I am no soothsayer like the one that warned Caesar but talking of SriLankan Airlines there will surely come a time when airline employees will get calls to upgrade friends and family to vacant business class seats or ask that a flight be delayed for late arrivals. These things will never go away, believe me, just like some of the business deals done that have been referred to in reports and other fora.

It is surely in the last 100 days that we have had remarks by a minister contradicted by a deputy of another ministry or vice versa. Or even a cabinet spokesman who, during media briefings, seeks to venture beyond what the Cabinet has decided or said and tell tales out of school.
When has this country ever faced a situation where the opposition does not accept the leader of the opposition and the leader of the opposition does not know whether what he proposes or says is acceptable to the opposition which, in any case, are opting for somebody else to lead the pack.
When has it ever happened that some 90 MPs or more would spend the night sleeping on the floor of the parliament chamber having enjoyed (I hope) fried rice and devilled chicken, string hoppers and pol sambol and assorted foods to satiate their hungry bellies (some expanded beyond recognition from the time they were first espied in parliament) if not to salve their conscience.

Among those who decided to lie on the floor of the House — I mean lie down not tell lies — was, I believe, that one-time revolutionary, the loquacious Wimal Weerawansa who, if I remember correctly, was once lying opposite the UN office and engaged in a fast, only to be rescued by President Rajapaksa with a glass of water. But on this occasion perhaps Mr. Weerawansa thought that some fried rice and chicken under his belt might be a better option in the absence of TV cameras to record his every move.

Perhaps Carlton Sports channel might have been allowed to do some shooting inside given that all this sleeping around on the floor that they usually walk on, seemed like some political game. Seriously, none of those who slept there has offered a credible explanation as to what the Speaker and parliament have to do with the Bribery Commission’s interest in recording whatever statement it required of Mahinda Rajapaksa and Gotabhaya Rajapaksa.

As far as we know neither of them is an MP at present, be they of the government, the quasi- opposition or the real opposition. So they do not enjoy the privileges of MPs. Therefore I would imagine the conventional practice that the Speaker is informed before hand of the impending arrest of an MP or his/her questioning by a state authority with the powers to do so, would not apply.
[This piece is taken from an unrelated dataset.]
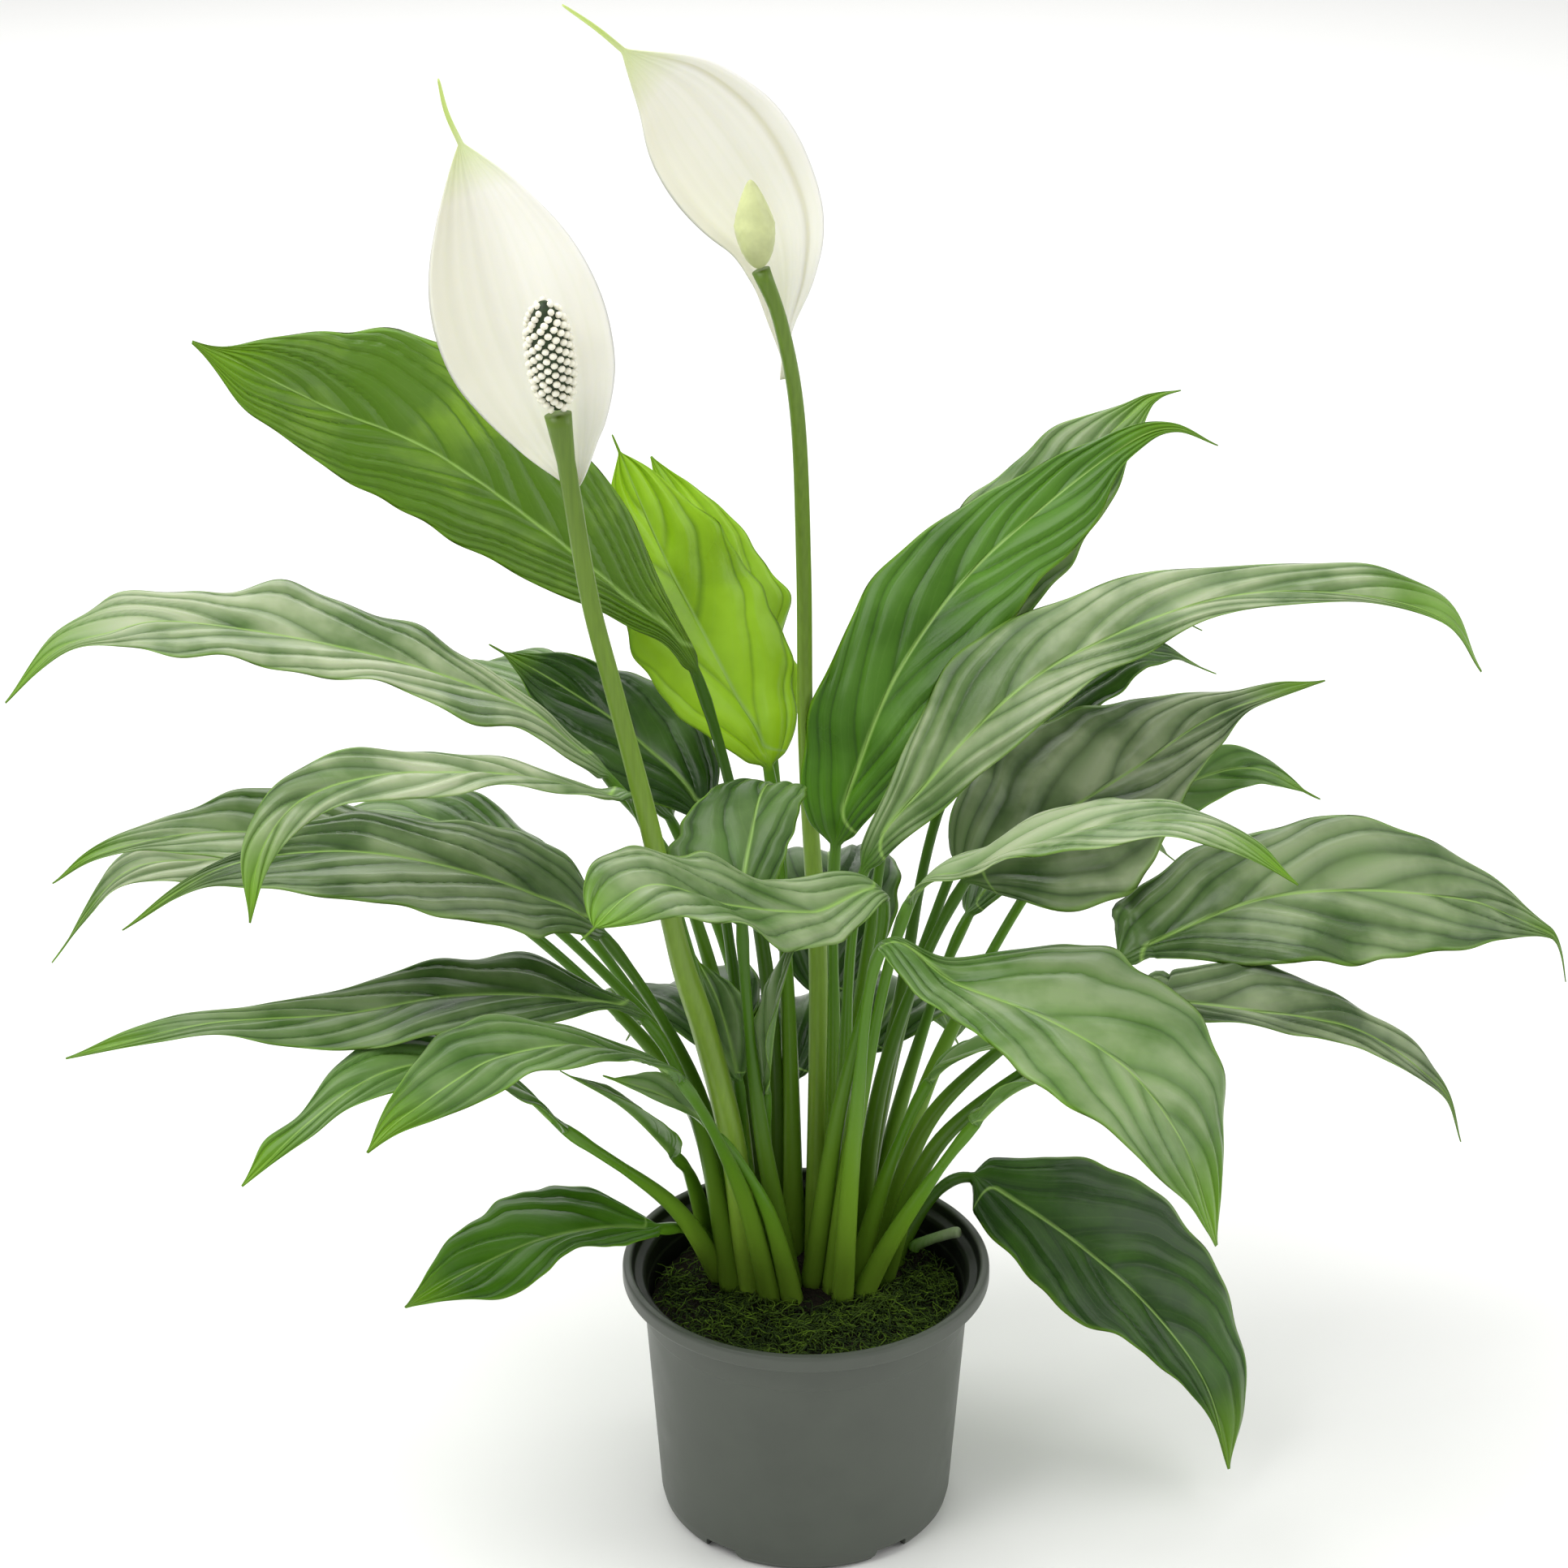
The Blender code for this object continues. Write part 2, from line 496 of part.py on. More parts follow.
def make_pot(collection, cutters):
    outer = [
        (57.6, RIM_TOP), (59.3, 89.7), (RIM_RADIUS, 88.8), (RIM_RADIUS, 85.2), (59.4, 84.3), (55.0, 84.0),
        (54.2, 83.2), (53.4, 73.4), (52.9, 72.8), (48.2, 6.0), (47.4, 2.6), (45.6, 0.5), (44.6, 0.0),
    ]
    inner = [
        (42.2, 0.0), (41.4, 0.8), (41.0, 3.9), (0.0, 3.9), (0.0, 5.6), (43.6, 5.6), (46.2, 8.0),
        (51.5, 72.8), (52.2, 84.6), (53.2, 85.6), (56.4, 86.2), (56.8, 89.4),
    ]
    pot = revolve("pot", outer + inner, collection, POT_GREY, 0.55)
    for k in range(NOTCHES):
        angle = (k + 0.5) * math.tau / NOTCHES - math.pi / 2
        low, high = NOTCH_WIDTH * 0.8, NOTCH_WIDTH * 0.58
        notch = make_cutter(f"notch_cutter_{k}", 4, low, high, NOTCH_HEIGHT + 2, cutters)
        across, along = NOTCH_AT * math.cos(angle), NOTCH_AT * math.sin(angle)
        notch.location = (across * MM, along * MM, (NOTCH_HEIGHT / 2 - 1) * MM)
        notch.rotation_euler.z = angle + math.pi / 4
        drain = make_cutter(f"drain_cutter_{k}", 16, DRAIN_RADIUS, DRAIN_RADIUS, 12.0, cutters)
        drain.location = (DRAIN_AT * math.cos(angle) * MM, DRAIN_AT * math.sin(angle) * MM, 4.0 * MM)
        for cutter in (notch, drain):
            cut = pot.modifiers.new(cutter.name, "BOOLEAN")
            cut.operation = "DIFFERENCE"
            cut.solver = "EXACT"
            cut.object = cutter
    return pot


def make_soil(collection):
    profile = [
        (0.0, SOIL_TOP), (30.0, SOIL_TOP), (46.0, SOIL_TOP - 0.6), (51.1, SOIL_TOP - 2.5),
        (45.8, 8.4), (43.3, SOIL_FLOOR), (0.0, SOIL_FLOOR),
    ]
    return revolve("potting_soil", profile, collection, SOIL_BROWN, 0.95)


def make_crown(collection):
    bm = bmesh.new()
    height = CROWN_TOP - SOIL_TOP - GAP
    bmesh.ops.create_cone(bm, cap_ends=True, segments=32, radius1=1.0, radius2=0.95, depth=height)
    bmesh.ops.scale(bm, verts=bm.verts, vec=(*CROWN_RADII, 1.0))
    bmesh.ops.translate(bm, verts=bm.verts, vec=(*CROWN_CENTRE, SOIL_TOP + GAP + height / 2))
    bmesh.ops.scale(bm, verts=bm.verts, vec=(MM, MM, MM))
    return add_object("crown", mesh_from(bm, "crown", smooth=False), collection, CROWN_BROWN, 0.9)


def make_moss(collection):
    """A lumpy collar of strand moss on the soil, between the crown and the pot's wall."""
    bpy.ops.mesh.primitive_torus_add(
        major_segments=MOSS_AROUND, minor_segments=10, major_radius=2.0, minor_radius=1.0
    )
    torus = bpy.context.object
    mesh = torus.data
    bpy.data.objects.remove(torus)
    crown = Vector(CROWN_CENTRE)
    for vert in mesh.vertices:
        angle = math.atan2(vert.co.y, vert.co.x)
        way = Vector((math.cos(angle), math.sin(angle)))
        near = crown + Vector((way.x * (CROWN_RADII[0] + 1.0), way.y * (CROWN_RADII[1] + 1.0)))
        reach = MOSS_REACH + 1.5 * math.sin(5 * angle)
        far = way * max(reach, near.length + 3.0)
        flat = near.lerp(far, (vert.co.xy.length - 1.0) / 2.0)
        lumps = 4.6 + 1.2 * math.sin(3 * angle + 1.0) + 0.9 * math.sin(7 * angle)
        height = SOIL_TOP + GAP + max(0.0, vert.co.z) * lumps
        vert.co = Vector((flat.x, flat.y, height)) * MM
    for face in mesh.polygons:
        face.use_smooth = True
    return add_object("moss", mesh, collection, MOSS_GREEN, 0.95)


def main():
    clear_scene()
    cutters = new_collection("cutters")
    cutters.hide_render = True
    plant = new_collection("peace_lily")
    make_pot(plant, cutters)
    make_soil(plant)
    make_crown(plant)
    make_moss(plant)
    for leaf in LEAVES:
        make_leaf(leaf, plant)
    make_stalk("flower_stalk_left", STALK_LEFT, 4.2, 2.8, plant, STALK_GREEN)
    make_stalk("flower_stalk_right", STALK_RIGHT, 3.2, 2.3, plant, STALK_GREEN)
    make_stalk("cut_stub", STUB, 2.0, 1.8, plant, STUB_PALE, rings=5)
    make_spathe("spathe_left", SPATHE_LEFT, 60, 0.36, 1.15, -12, 0.3, plant)
    make_spathe("spathe_right", SPATHE_RIGHT, 46, 0.42, 1.2, 10, 0.25, plant)
    make_spadix("spadix_left", *SPADIX_LEFT, 8.0, plant, SPADIX_IVORY)
    make_spadix("spadix_right", *SPADIX_RIGHT, 6.2, plant, SPADIX_GREEN)


if __name__ == "__main__":
    main()
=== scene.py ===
"""Looks for a potted peace lily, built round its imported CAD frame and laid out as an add-on.

Tables are in millimetres in the CAD's own frame: the origin is on the pot's axis at the floor,
+Z is up and -Y is the front. Meshes are in metres, with each object at the origin.
"""

import json
import math
from dataclasses import dataclass

import bmesh
import bpy
import numpy as np
from bpy.props import FloatProperty, FloatVectorProperty, IntProperty, PointerProperty
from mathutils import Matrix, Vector

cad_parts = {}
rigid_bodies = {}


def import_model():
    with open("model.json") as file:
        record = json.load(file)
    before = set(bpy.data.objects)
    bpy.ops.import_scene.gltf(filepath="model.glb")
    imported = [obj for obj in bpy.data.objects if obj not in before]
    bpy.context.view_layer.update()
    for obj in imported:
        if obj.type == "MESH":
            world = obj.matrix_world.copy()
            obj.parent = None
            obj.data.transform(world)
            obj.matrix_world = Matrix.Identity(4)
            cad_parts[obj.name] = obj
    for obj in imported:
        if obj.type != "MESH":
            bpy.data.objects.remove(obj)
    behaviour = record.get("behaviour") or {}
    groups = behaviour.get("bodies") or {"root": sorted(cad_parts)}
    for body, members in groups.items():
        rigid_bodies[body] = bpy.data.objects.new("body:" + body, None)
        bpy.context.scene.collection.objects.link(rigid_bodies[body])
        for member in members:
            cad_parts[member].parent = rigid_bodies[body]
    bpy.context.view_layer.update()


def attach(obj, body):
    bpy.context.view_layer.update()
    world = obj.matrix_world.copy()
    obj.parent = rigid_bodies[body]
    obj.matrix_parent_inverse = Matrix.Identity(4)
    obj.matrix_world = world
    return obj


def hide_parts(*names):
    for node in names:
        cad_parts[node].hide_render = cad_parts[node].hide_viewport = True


bl_info = {
    "name": "Potted Peace Lily",
    "version": (1, 0, 0),
    "blender": (4, 5, 0),
    "location": "3D View > Sidebar > Peace Lily",
    "description": "Builds a peace lily in a grey nursery pot, with moss on its soil and two flowers",
    "category": "Add Mesh",
}

MM = 0.001
BODY = "root"

for leftover in list(bpy.data.objects):
    bpy.data.objects.remove(leftover, do_unlink=True)
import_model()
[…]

It would help those like me and surely thousands and thousands of others who are equally confused by all this, if somebody in the government or an MP who spent his or her night on the floor instead of their comfortable beds at home explained the pros and cons as it were, of the legitimacy of it all.

Meanwhile it would be nice if there is a countrywide vote to extend the 100 days by another 100 days. After all there is work to be done, laws to pass and crooks to catch no? And so much fun too.